The 2004 Canada Soccer National Championships was the 82nd staging of Canada Soccer's domestic football club competition. Surrey FC Pegasus won the Challenge Trophy after they beat Ottawa Royals in the Canadian Final at UPEI in Charlottetown on 11 October 2004.

Ten teams qualified to the final week of the 2004 National Championships in Prince Edward Island. Each team played four group matches before the medal and ranking matches on the last day.

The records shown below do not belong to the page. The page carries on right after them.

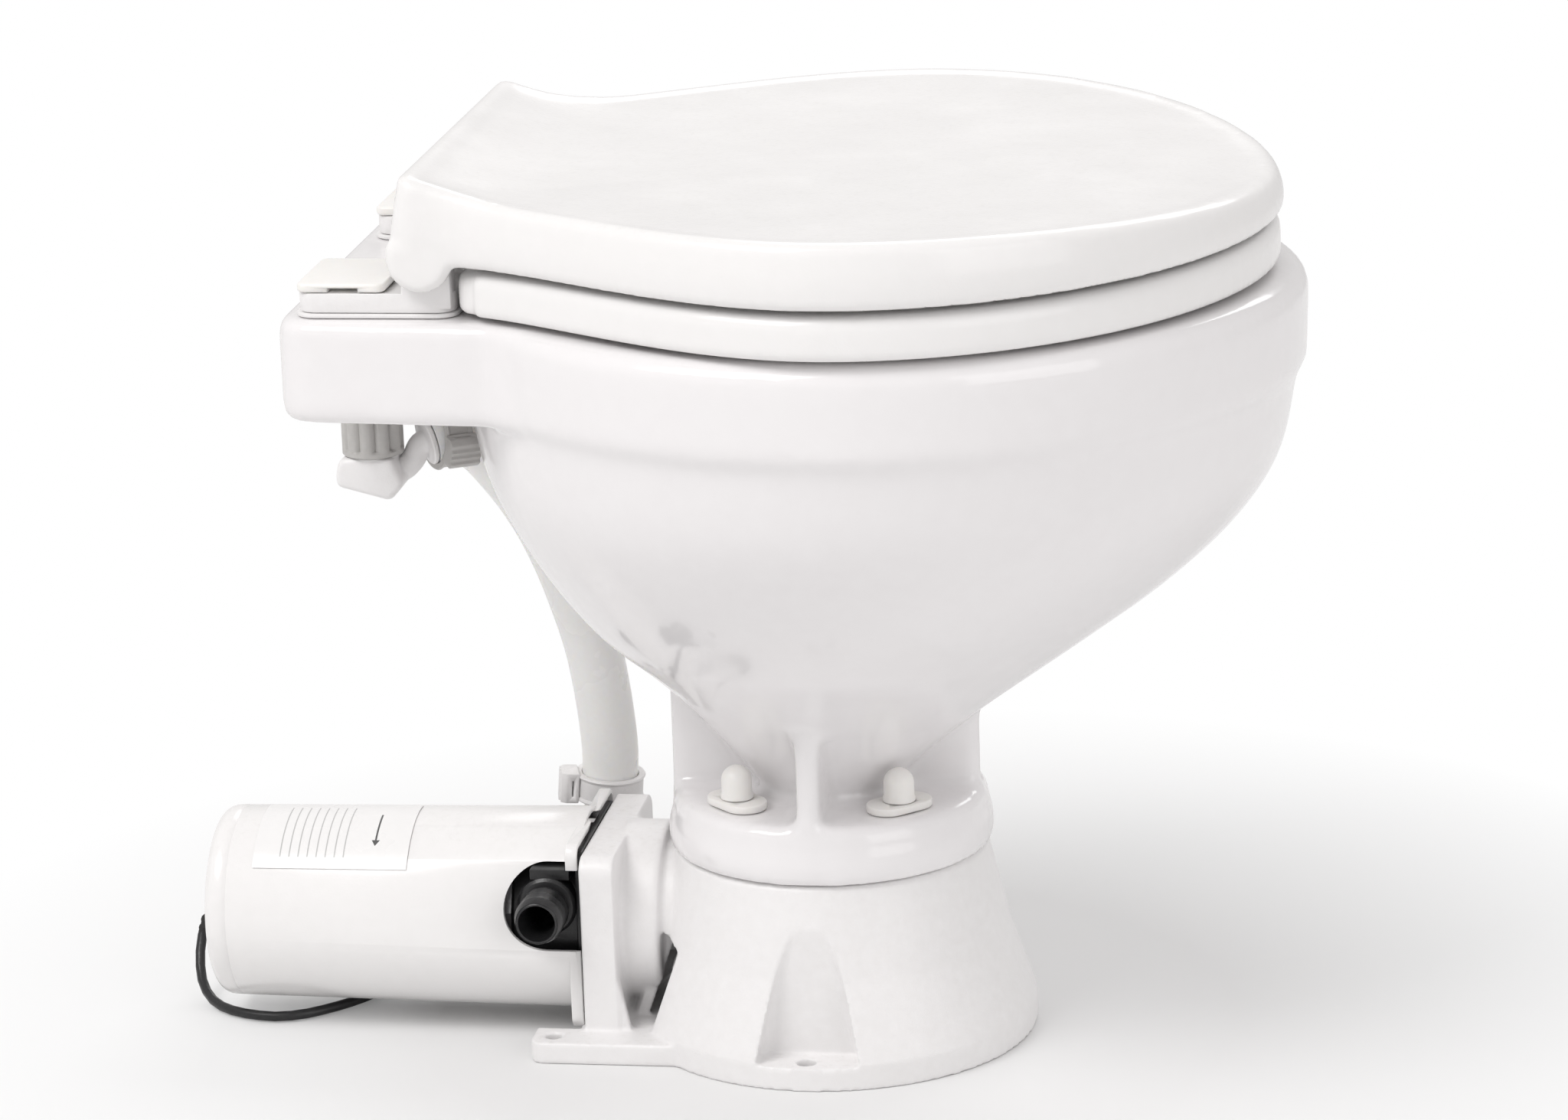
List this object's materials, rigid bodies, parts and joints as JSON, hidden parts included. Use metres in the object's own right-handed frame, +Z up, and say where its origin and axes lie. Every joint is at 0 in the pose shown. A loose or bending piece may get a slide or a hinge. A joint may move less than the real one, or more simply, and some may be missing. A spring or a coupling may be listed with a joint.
{
  "type": "electric marine toilet",
  "caption": "Compact marine toilet: glazed bowl with hinged seat and lid on a moulded base with a macerator pump, motor under a cover, flush hose and supply lead.",
  "frame": {"origin": "on the floor under the centre of the bowl's outlet", "axes": "+X to the front of the bowl, +Z up, the motor lies towards -X, and the flushing inlet is on the -Y side"},
  "size_m": [0.4579, 0.338, 0.3642],
  "materials": {
    "china": "glazed vitreous china, glossy white",
    "gloss_white": "glossy moulded white",
    "satin_white": "satin moulded white",
    "ivory": "ivory white",
    "hose_ivory": "pale ivory vinyl",
    "grey": "grey moulded",
    "black": "black moulded",
    "black_rubber": "matt black rubber",
    "steel": "stainless steel",
    "label": "thin printed film"
  },
  "bodies": {
    "toilet": {"base_housing": "satin_white", "bowl": "china", "bowl_seal": "black_rubber", "bowl_bolt_1": "steel", "bowl_bolt_2": "steel", "bowl_bolt_3": "steel", "bowl_bolt_4": "steel", "bowl_washer_1": "ivory", "bowl_washer_2": "ivory", "bowl_washer_3": "ivory", "bowl_washer_4": "ivory", "bowl_cap_nut_1": "ivory", "bowl_cap_nut_2": "ivory", "bowl_cap_nut_3": "ivory", "bowl_cap_nut_4": "ivory", "cutter_plate": "steel", "shaft_seal": "black_rubber", "pump_backplate": "black", "discharge_elbow": "grey", "joker_valve": "black_rubber", "flush_pump_body": "black", "motor_can": "steel", "motor_cover": "satin_white", "rating_label": "label", "cord_grommet": "black_rubber", "flush_outlet_elbow": "satin_white", "flush_hose": "hose_ivory", "hose_clip_lower": "satin_white", "hose_clip_upper": "grey", "inlet_elbow": "satin_white", "inlet_union_nut": "grey", "seat": "gloss_white", "hinge_gasket_far": "ivory", "hinge_block_far": "satin_white", "hinge_cap_far": "ivory", "hinge_bolt_far": "steel", "hinge_nut_far": "grey", "hinge_pin_far": "steel", "hinge_gasket_near": "ivory", "hinge_block_near": "satin_white", "hinge_cap_near": "ivory", "hinge_bolt_near": "steel", "hinge_nut_near": "grey", "hinge_pin_near": "steel", "seat_bumper_1": "black_rubber", "seat_bumper_2": "black_rubber", "seat_bumper_3": "black_rubber", "seat_bumper_4": "black_rubber", "supply_cord": "black", "supply_cord_coil": "black", "supply_connector": "black"},
    "lid": {"lid": "gloss_white"},
    "rotor": {"motor_shaft": "steel", "motor_armature": "steel", "flush_impeller": "black", "discharge_impeller": "black", "chopper_blade": "steel"}
  },
  "joints": [
    {"name": "lid_hinge", "type": "hinge", "parent": "toilet", "child": "lid", "pos_m": [-0.133, 0, 0.3315], "axis": [0, -1, 0], "range_deg": [0, 90]},
    {"name": "motor_spin", "type": "hinge", "parent": "toilet", "child": "rotor", "pos_m": [-0.1, 0, 0.045], "axis": [-1, 0, 0], "continuous": true}
  ]
}
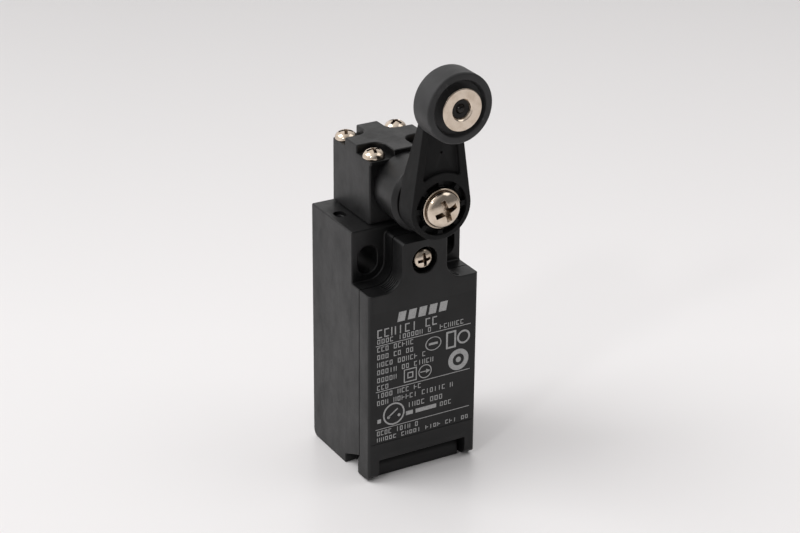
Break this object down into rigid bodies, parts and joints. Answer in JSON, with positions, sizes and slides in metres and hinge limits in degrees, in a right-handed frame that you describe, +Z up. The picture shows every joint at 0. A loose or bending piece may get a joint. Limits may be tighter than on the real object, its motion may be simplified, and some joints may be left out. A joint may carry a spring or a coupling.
{
  "type": "limit switch",
  "caption": "Compact limit switch with a moulded box body, hinged front cover, square head and a roller lever on a rotary shaft.",
  "frame": {"origin": "on the back mounting face, midway between the two fixing slots", "axes": "+Y out of the mounting face, so the cover and lever face -Y; +Z up towards the head and roller; +X across the width"},
  "size_m": [0.031, 0.0461, 0.1118],
  "materials": {
    "case_plastic": "satin black moulded plastic with a fine texture",
    "lever_plastic": "satin black moulded plastic",
    "roller_plastic": "dull dark grey plastic",
    "nickel_steel": "bright nickel plate",
    "shaft_steel": "ground steel",
    "spring_steel": "drawn wire",
    "seal_rubber": "dull black",
    "bearing_plastic": "smooth natural acetal",
    "block_plastic": "moulded tan plastic",
    "brass": "plain"
  },
  "bodies": {
    "case": {"block_screw_left": "nickel_steel", "block_screw_right": "nickel_steel", "cap_seal": "seal_rubber", "clamp_washer_lower_left": "nickel_steel", "clamp_washer_lower_right": "nickel_steel", "clamp_washer_upper_left": "nickel_steel", "clamp_washer_upper_right": "nickel_steel", "contact_base": "block_plastic", "contact_lid": "block_plastic", "head_block": "case_plastic", "head_cap": "case_plastic", "head_screw_back_left": "nickel_steel", "head_screw_back_right": "nickel_steel", "head_screw_front_left": "nickel_steel", "head_screw_front_right": "nickel_steel", "head_seal": "seal_rubber", "housing": "case_plastic", "plunger_guide": "bearing_plastic", "plunger_seal": "seal_rubber", "return_spring": "spring_steel", "shaft_bush": "bearing_plastic", "shaft_seal": "seal_rubber", "slider_spring": "spring_steel", "terminal_lower_left": "brass", "terminal_lower_right": "brass", "terminal_screw_lower_left": "nickel_steel", "terminal_screw_lower_right": "nickel_steel", "terminal_screw_upper_left": "nickel_steel", "terminal_screw_upper_right": "nickel_steel", "terminal_upper_left": "brass", "terminal_upper_right": "brass"},
    "cover": {"front_cover": "case_plastic", "cover_seal": "seal_rubber", "cover_screw": "nickel_steel", "cover_screw_seal": "seal_rubber"},
    "lever": {"rotary_shaft": "shaft_steel", "cam": "bearing_plastic", "lever_arm": "lever_plastic", "lever_washer": "nickel_steel", "lever_screw": "nickel_steel", "roller_pin": "nickel_steel", "roller_washer": "nickel_steel"},
    "roller": {"roller": "roller_plastic"},
    "plunger": {"plunger": "bearing_plastic"},
    "contact_carrier": {"contact_slider": "bearing_plastic", "upper_bridge": "brass", "lower_bridge": "brass", "upper_bridge_spring": "spring_steel", "lower_bridge_spring": "spring_steel"}
  },
  "joints": [
    {"name": "lever_turn", "type": "hinge", "parent": "case", "child": "lever", "pos_m": [0, -0.0309, 0.01765], "axis": [0, 1, 0], "range_deg": [-75, 75], "stiffness_Nm_per_rad": 0.05},
    {"name": "roller_spin", "type": "hinge", "parent": "lever", "child": "roller", "pos_m": [0, -0.03795, 0.0455], "axis": [0, 1, 0], "continuous": true},
    {"name": "cover_hinge", "type": "hinge", "parent": "case", "child": "cover", "pos_m": [0, -0.0247, -0.0552], "axis": [1, 0, 0], "range_deg": [0, 90]},
    {"name": "plunger_push", "type": "slide", "parent": "case", "child": "plunger", "axis": [0, 0, -1], "range_m": [0, 0.0025], "stiffness_N_per_m": 1000, "springref_m": -0.0005, "deforming": ["return_spring"]},
    {"name": "carrier_push", "type": "slide", "parent": "case", "child": "contact_carrier", "axis": [0, 0, -1], "range_m": [0, 0.0025], "deforming": ["slider_spring"]}
  ],
  "couplings": [
    {"joint": "carrier_push", "follows": "plunger_push", "ratio": 1}
  ]
}
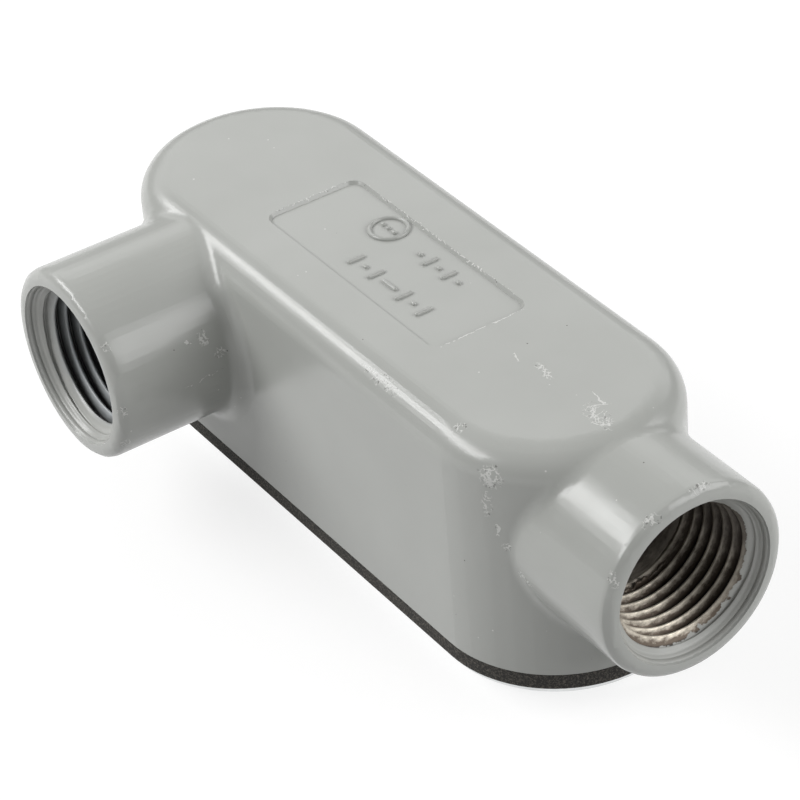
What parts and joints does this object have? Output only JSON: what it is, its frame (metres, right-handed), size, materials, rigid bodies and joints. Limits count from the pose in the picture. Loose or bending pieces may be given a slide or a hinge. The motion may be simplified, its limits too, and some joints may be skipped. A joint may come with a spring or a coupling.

On the road to the National Championships, Surrey FC Pegasus beat Vancouver Westside FC in the 2004 BC Province Cup Final.

==Teams==
1. Alberta - Calgary Callies
2. Quebec - SC Panellinios Montréal
3. British Columbia - Pegasus FC
4. Manitoba - Lucania
5. Prince Edward Island - Velvet Underground
6. Nova Scotia - Halifax Celtic Soccer Pro
7. New Brunswick - Fundy Labatt United
8. Saskatchewan - Saskatoon Arsenal
9. Ontario - Ottawa Royals
10. Newfoundland & Labrador - Marystown United

==Rosters==
===Surrey Pegasus FC===
Surrey (Squad): Rob Iorio, Trevor Short, Randy Celebrini, Gavin Frey, Eddie Cannon, Paul Dailly, Darin
Burr, Adam Costley, Ryan Powell, Nico Berg, Mike Dodd, Ryan Green, Robin Regnier, Frank Lore, Jamie
Fiddler, Stedman Espinoza, Laurent Scalignine, Rob Reed, Steve London, Shawn Perry.

===Ottawa Royals ===
Ottawa (Squad): Erik Lefebre - Andriy Sowarek, Simon Bonk, Declen Bonper, Dan Cheney, Sylvain Cloutier,
Drew Dailey, Dan Degenutti, Alec Edgar, Dave Foley, Kweis Loney, Dylan Loy, Ewan Lyttle, Gord
MacDonald, James MacMillan, Victor Mendes, Sanjeev Permar, Marcelo Plada, Dom Rochon, Roland Tinmuh.